Wednesday, July 10, 2013

Yukon River boating

On my second patrol, June 18th-26th, my supervisor, Josh, and I embarked on a motorboat trip up and down the section of the Yukon River that lies within Yukon-Charley Rivers National Preserve. Our objective was pretty much all-encompassing: we were to snap pictures of nearly everything of interest on the river. We were to get snapshots for everything from websites to brochures to art to simple internal documentation. Endemic flower species, rocky bluffs lining the riverbanks, vegetation, mosquitoes, scenic views, historical artifacts, fossils, public-use cabins, gold rush relics, and more. It was an epic trip. We boated over 800 miles in nine days, worked over a hundred hours, saw seven grizzly bears and four moose, and got completely coated in glacial silt from the river. I think there’s still some silt in one of my lenses’ focusing ring. The Yukon is an enormous, powerful river that inspires reverence in everyone who travels along it. It truly is an experience that must be had to explain.


On the first day, we took off downriver in a government boat from the preserve headquarters town, Eagle. We were to cover 100 miles in the first day, which takes about four hours on the boat without stopping—we took six hours, since we stopped occasionally to cut the boat’s motor and shoot items of interest.


As of last September, one of the first items of interest that one encounters while going downriver on the Yukon from Eagle is the Windfall Mountain “Fire”. In September 2012, Eagle residents heard a loud boom and felt a small tremor. In winter, preserve personnel went on an exploratory flight to look for what might have happened, when they encountered a collapsed ridgeline, flames, and smoke.


No one’s sure what happened, but the theory is that there is a shale oil or coal deposit of some kind that exploded and is now burning off. The ridgeline completely collapsed and remains unstable; more and more of it occasionally falls in. The last time I was in Eagle, I saw the US Geological Survey out there checking the site, so we may know exactly what happened sometime soon.


Further downriver, around fifty miles from Eagle by boat, near the Charley River’s confluence into the Yukon, the river traveler encounters a view of the uplands of the preserve and the mountains that line the Charley as it flows north.
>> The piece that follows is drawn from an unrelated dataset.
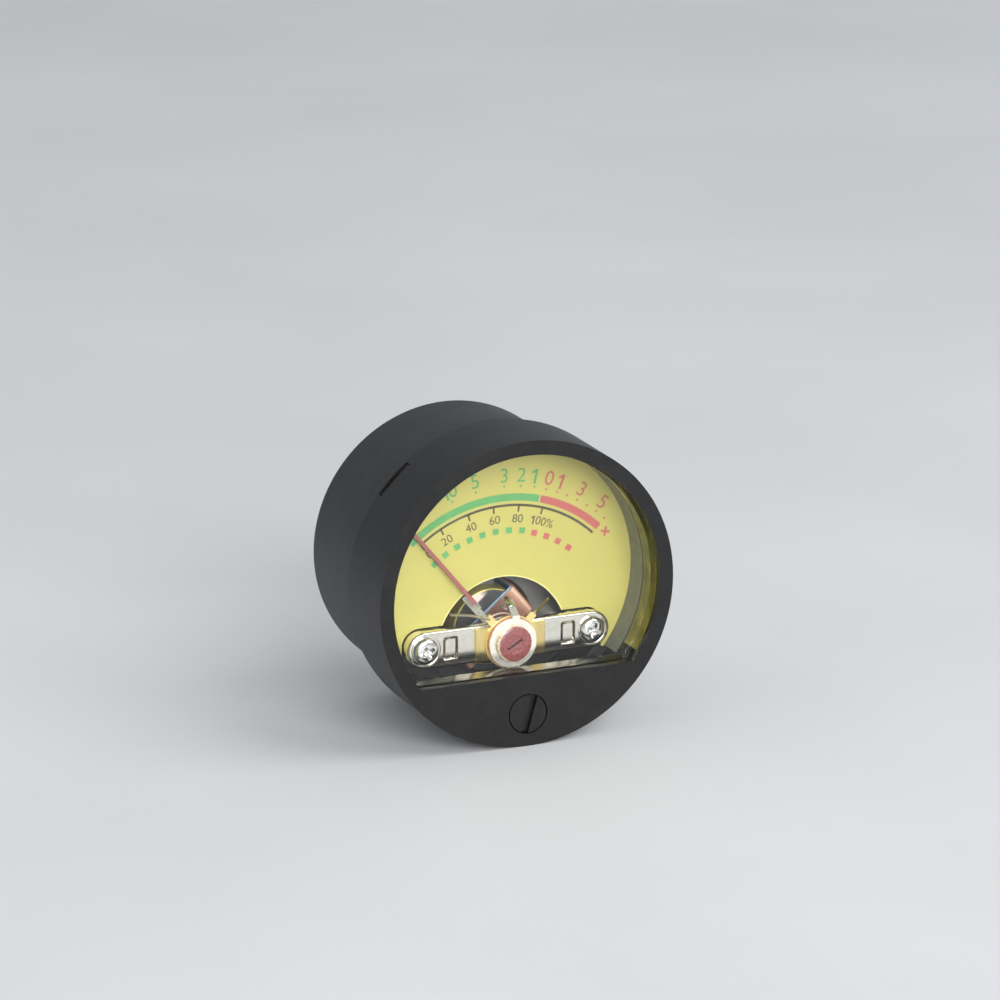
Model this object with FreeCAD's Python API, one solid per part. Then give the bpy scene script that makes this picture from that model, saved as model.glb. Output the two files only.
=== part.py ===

It’s an absolutely beautiful section of the river, and it’s rich with natural history such as geological structures, fossils, and rare plant species—as well as grizzly bears! We saw a sow and her two cubs on a bluff near water level as we rounded one turn; the three of them immediately bolted into the brush as soon as they saw us. It was nice to have my first wild bear sighting occur while I was inside of a speedy motorboat!


Further downriver, near the end of the preserve boundary, the river is rich with geological material. Each bluff’s structure is unique, and they all exude the sense of being walled into the river, as if the river wants its travelers to float all the way west, across the entire state, to the Bering Sea.


We arrived in the evening at Slaven’s Roadhouse, a nearly 100-year-old two-story public-use cabin located on the river left bank of the Yukon River about 100 miles downriver from Eagle. One of the preserve’s interpretive rangers, Randy, was stationed there, as is the norm during summer when the river sees a high number of visitors enjoying a float trip. We stayed the night at the roadhouse for probably half the nights during the trip; the roadhouse is a good jump-off point for most river excursions, and we had the luxury of a motorboat, which allowed us to speedily travel both upriver and downriver.


There’s an ATV trail leading from the roadhouse to an old gold mining camp five miles away, except during our stay the trail was blocked by damming beavers at a creek crossing! They were fine with us watching them build, however.


The camp supported the Coal Creek Dredge, a historic gold mining dredge in operation from the 1930’s through the 1970’s in the preserve. Huge mounds of gravel that the dredge chewed up, sucked the gold out of, and spat out line the Coal Creek drainage area.


The entire Coal Creek drainage is littered with all manner of gorgeous, colorful wildflowers in summer. They are usually teeming with bees, who are so happy at the pollen harvest that they don’t usually notice humans—the mosquito is the more troublesome flying insect in Interior Alaska. If you don’t believe me, just check out this video I took of Josh trying to shoot a flower while being attacked by them.

I am absolutely amazed at the grandiosity and variety of life and structure that is present in the Yukon River corridor. It’s my hope that my images will spur people on to come to the area to enjoy and protect this rich environment; it’s worth seeing, and it’s worth keeping, for sure.